* Task statement
Below is a listing. Quote from it, exactly, the lines from the one containing "ceramic_body();" down to the one containing "zip(*points))), Vector(map(max, zip(*points)))", both ends included, and nothing else.

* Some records
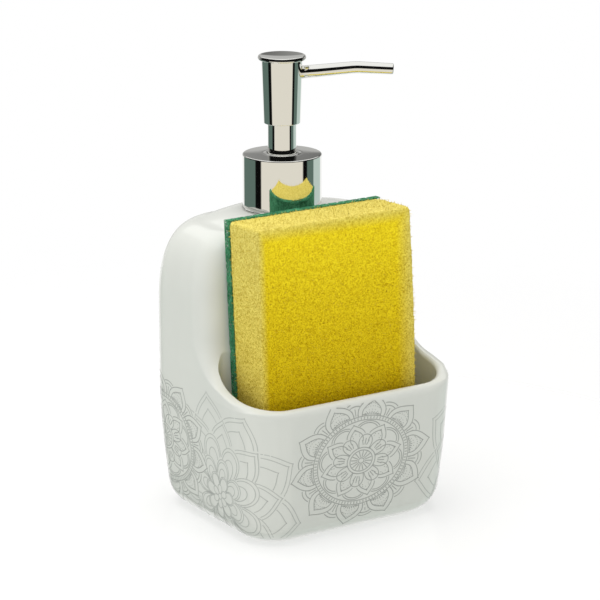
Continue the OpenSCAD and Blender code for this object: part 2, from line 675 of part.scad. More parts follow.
// The foam block: squeezed at its foot by the tray, a little fuller above, its edges softly rounded
foam_shares = [0, 0.3, 1];
foam_mid_shares = [0.12, 0.24, 0.36, 0.5, 0.65, 0.8];
function foam_level(z, inset) =
    let (bulge = foam_bulge * sin(180 * z / sponge_h) / 2,
         r = max(foam_edge_r, foam_foot_r * (1 - z / (rim_z - tray_floor))))
    [for (p = outline(sponge_w / 2 + bulge - inset, inset - pad_t - foam_t - foam_swell * z / sponge_h,
                      -pad_t - seat_gap - inset, r, foam_edge_r, 0)) [p.x + bulge, p.y, z]];
module sponge_foam() {
    color("gold") in_tray() skin(concat(
        [for (s = foam_shares) foam_level(foam_edge_r * s, foam_edge_r * round_in(1 - s))],
        [for (s = foam_mid_shares) foam_level(sponge_h * s, 0)],
        [for (s = [1, 0.3, 0]) foam_level(sponge_h - foam_edge_r * s, foam_edge_r * round_in(1 - s))]));
}

module scouring_pad() {
    color("seagreen") in_tray() translate([-sponge_w / 2, -pad_t, 0]) cube([sponge_w, pad_t, sponge_h]);
}

ceramic_body();
neck_insert();
sealing_washer();
pump_cylinder();
cylinder_cap();
inlet_ball();
return_spring();
dip_tube();
collar_shell();
collar_liner();
stem();
piston_seal();
outlet_ball();
stem_sleeve();
head_insert();
head_body();
head_cap();
spout();
sponge_foam();
scouring_pad();
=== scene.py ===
"""Looks of a glazed soap dispenser with a chromed lotion pump and a sponge standing in its tray.

Every piece is built in millimetres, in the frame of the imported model, and brought to metres at the end.
+Z is up, the tray faces -Y, and the pump's axis stands behind the middle of the body.
"""

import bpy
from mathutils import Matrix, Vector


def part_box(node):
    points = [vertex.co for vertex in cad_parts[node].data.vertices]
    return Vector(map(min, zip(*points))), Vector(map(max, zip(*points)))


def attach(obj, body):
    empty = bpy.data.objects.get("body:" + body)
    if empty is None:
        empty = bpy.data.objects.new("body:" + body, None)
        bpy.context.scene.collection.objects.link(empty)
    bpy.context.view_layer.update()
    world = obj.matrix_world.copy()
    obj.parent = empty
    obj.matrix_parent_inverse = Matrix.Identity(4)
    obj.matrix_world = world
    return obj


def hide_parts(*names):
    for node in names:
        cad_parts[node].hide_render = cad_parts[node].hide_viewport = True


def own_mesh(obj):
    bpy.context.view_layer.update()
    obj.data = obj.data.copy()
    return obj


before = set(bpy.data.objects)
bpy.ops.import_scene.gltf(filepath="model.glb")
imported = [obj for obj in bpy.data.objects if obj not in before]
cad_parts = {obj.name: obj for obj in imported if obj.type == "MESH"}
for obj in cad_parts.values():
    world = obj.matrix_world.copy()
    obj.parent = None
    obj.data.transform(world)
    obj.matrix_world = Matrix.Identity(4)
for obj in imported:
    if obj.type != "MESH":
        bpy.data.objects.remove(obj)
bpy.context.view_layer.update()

import logging
import math
import random
from dataclasses import dataclass
from enum import Enum
from typing import Callable, Sequence

import bmesh
import bpy
from mathutils import Matrix, Vector, noise

MM = 0.001
LOG = logging.getLogger("dispenser")

Point = tuple[float, float]
Colour = tuple[float, float, float]
Socket = bpy.types.NodeSocket


def node_mm(node: str) -> tuple[Vector, Vector]:
    """Lowest and highest corner of a CAD node, in millimetres."""
    low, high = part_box(node)
    return low / MM, high / MM


def linear(red: int, green: int, blue: int) -> Colour:
    """Turn a display colour of 0 to 255 into the linear values that shaders take.

    Args:
        red: red of the display colour.
        green: green of the display colour.
        blue: blue of the display colour.

    Returns:
        The linear colour.
    """
    def channel(value: int) -> float:
        """Linear value of one channel."""
        share = value / 255
        return share / 12.92 if share <= 0.04045 else ((share + 0.055) / 1.055) ** 2.4

    return channel(red), channel(green), channel(blue)


def clamp(value: float) -> float:
    """Hold a value between 0 and 1."""
    return min(1.0, max(0.0, value))


def round_in(share: float) -> float:
    """Inset of a quarter round at a share of its height, as a share of its width."""
    return 1 - math.sqrt(max(0.0, 1 - share * share))


def quarter(steps: int) -> list[float]:
    """Angles from 0 to a right angle in even steps, both ends among them."""
    return [math.pi / 2 * i / steps for i in range(steps + 1)]


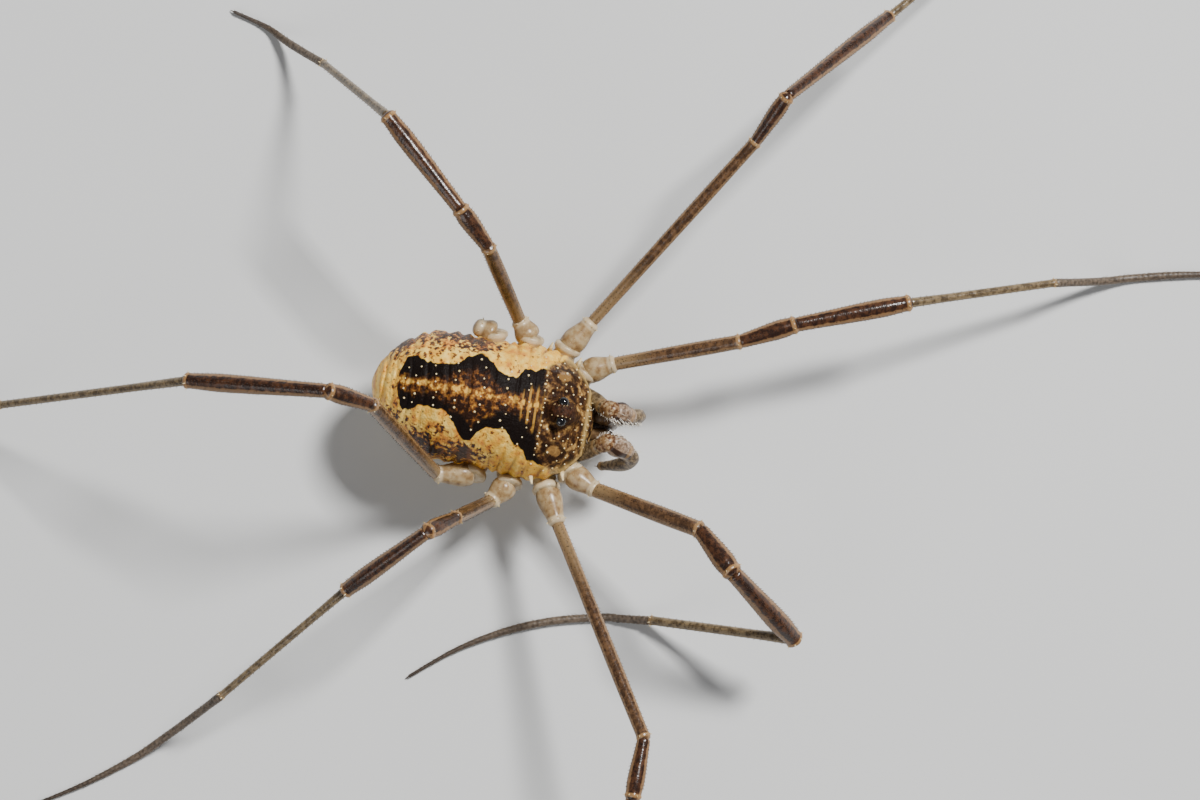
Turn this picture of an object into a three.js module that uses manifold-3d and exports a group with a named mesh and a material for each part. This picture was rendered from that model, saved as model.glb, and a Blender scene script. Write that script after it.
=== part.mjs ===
// Harvestman, a female of the Mitopus kind, standing on a flat floor. Millimetres, +Z up.
// The animal faces -Y, its left side is +X, and the origin is on the floor below its middle.
// Seven legs are whole. Of the left hind leg only the coxa and the trochanter are left.

import * as THREE from 'three';
import { mergeVertices } from 'three/addons/utils/BufferGeometryUtils.js';
import Module from 'manifold-3d';

const wasm = await Module();
wasm.setup();

// Trunk: the prosoma and opisthosoma share one outline
const TRUNK_HALF_LENGTH = 3.75;
const TRUNK_MARGIN_Z = 3.1;
const TRUNK_LEAN = 0.045;
const REAR_HALF_WIDTH = 2.15;
const REAR_WIDEST_Y = 1.4;
const REAR_ROUNDNESS = 1.7;
const FRONT_HALF_WIDTH = 2.23;
const FRONT_WIDEST_Y = -1.6;
const FRONT_ROUNDNESS = 2.1;
const WAIST_PINCH = 0.06;
const BACK_HEIGHT = 2.25;
const BACK_HIGHEST_Y = 0.6;
const BELLY_DEPTH = 1.45;
const BELLY_RISE_TO_FRONT = 0.5;
const BELLY_ROUNDNESS = 2.8;
const TRUNK_SIDES = 32;
const TRUNK_RINGS = 26;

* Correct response
ceramic_body();
neck_insert();
sealing_washer();
pump_cylinder();
cylinder_cap();
inlet_ball();
return_spring();
dip_tube();
collar_shell();
collar_liner();
stem();
piston_seal();
outlet_ball();
stem_sleeve();
head_insert();
head_body();
head_cap();
spout();
sponge_foam();
scouring_pad();
=== scene.py ===
"""Looks of a glazed soap dispenser with a chromed lotion pump and a sponge standing in its tray.

Every piece is built in millimetres, in the frame of the imported model, and brought to metres at the end.
+Z is up, the tray faces -Y, and the pump's axis stands behind the middle of the body.
"""

import bpy
from mathutils import Matrix, Vector


def part_box(node):
    points = [vertex.co for vertex in cad_parts[node].data.vertices]
    return Vector(map(min, zip(*points))), Vector(map(max, zip(*points)))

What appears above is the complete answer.